CC has been fighting depression, financial issues compounded by an out-of-work husband, two crazy kids and a house that has become hopelessly overrun by clutter and chaos. Of course, chaos and clutter are nothing new in my family. It’s sort of a secret that I’ve let slip out a bit here and there. We deal with it.
Sometimes I feel like I’m pulled between two worlds in my life: one a clean calm beach life surrounded by snobbery and beauty, and the other deeply rooted in mobile homes, fast food, government aid and Walmart. I don’t really belong in either. But this is not about me.
It’s about CC. Even though she’s okay with chaos and clutter it does wear her down. It’s hard to keep up with chores when there is no end in sight ever ever ever. Sometimes it’s just easier to crank up the air conditioner, stay in bed and ignore the world for days—which is not healthy for her or her family.
Anyway, we were talking about how much I love to borrow her camera all the time and how I wish I could pay her rent on it and pay her for the babysitting she does for me but how broke I am, etc. And then she suggested that maybe I could come help her do her dishes in exchange. I’ve helped her clean her house before but it was sort of awkward and embarrassing for her. I totally understand that.
But I love to clean. I love to organize. I love a good makeover project.
So we struck a bargain, and as we worked together cleaning up her house, we started talking about the mental issues that go along with this kind of mess. I’m not trying to say that she’s a crazy loon (though sometimes I think she is, and I say that affectionately). Lots of people live in houses like this. Probably more than you think. I did.
I don’t know how I became the neatnik I am now. I just sort of broke the cycle (Toby would probably disagree). I can’t really judge CC because her home is bursting with love and acceptance while mine is rigid and stressful. It’s just fascinating to me, the complexities that make up our home life. The way some people are perfectionists but can’t keep anything neat because they are paralyzed by indecision or the fact that they cannot put things away in the perfect spot.
For example CC has all of her DVDs alphabetized and she has a spreadsheet cataloging them by genre and a bunch of other categories! Who does that?!!! Crazy lovable people who don’t do their dishes, that’s who. But if you went to my house, where the dishes are always done and the floor is clutter-free, you could open any drawer and have it explode out onto you with unfolded clothes or utensils that don’t have a home, or toys that are not sorted. I do not sort. I just stuff things in bins or drawers or closets and they are out of sight. I’m organized. I’m just not a perfectionist about it.
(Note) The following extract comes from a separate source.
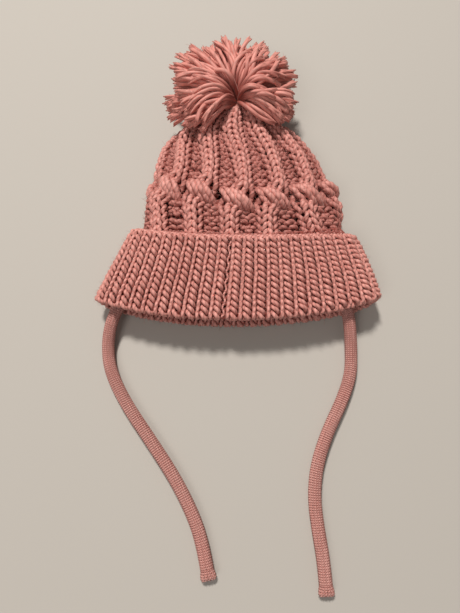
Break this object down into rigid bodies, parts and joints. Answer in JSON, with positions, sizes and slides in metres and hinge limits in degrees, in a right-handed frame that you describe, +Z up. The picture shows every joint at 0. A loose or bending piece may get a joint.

Amazingly, CC is letting me write about this here. She is the most open-hearted person I know. Yes, she is embarrassed that she has fallen so far behind in her chores but I think she knows that me helping her is something bigger. Just the companionship of us both being there together dealing with it was a huge mood lifter for both of us. Sometimes you can’t do things on your own. You fall down a rabbit hole and it’s impossible to climb out. And this is my life too. It’s something that fascinates me, maybe because of the way I grew up. I don’t know. I just know that I love helping people with their out-of-control homes. Someday I want to write a book about it.
Anyway, it was fun to work together on this. CC was on fire and by the end of eight hours we found the floor!
We even put together a home-cooked meal and made ourselves congratulatory drinks. We don’t need no stinkin’ Taco Bell or McDonald’s, we are women who get things done. Hear us roar!
We’re not going to be able to conquer the entire mess in three days, which is how long I’m out here. But I’m thinking I can come out and help once a month. Me helping won’t solve everything. I won’t be showing any magazine-style spreads of her home anytime soon but it’s fun, inspiring and I get free babysitting!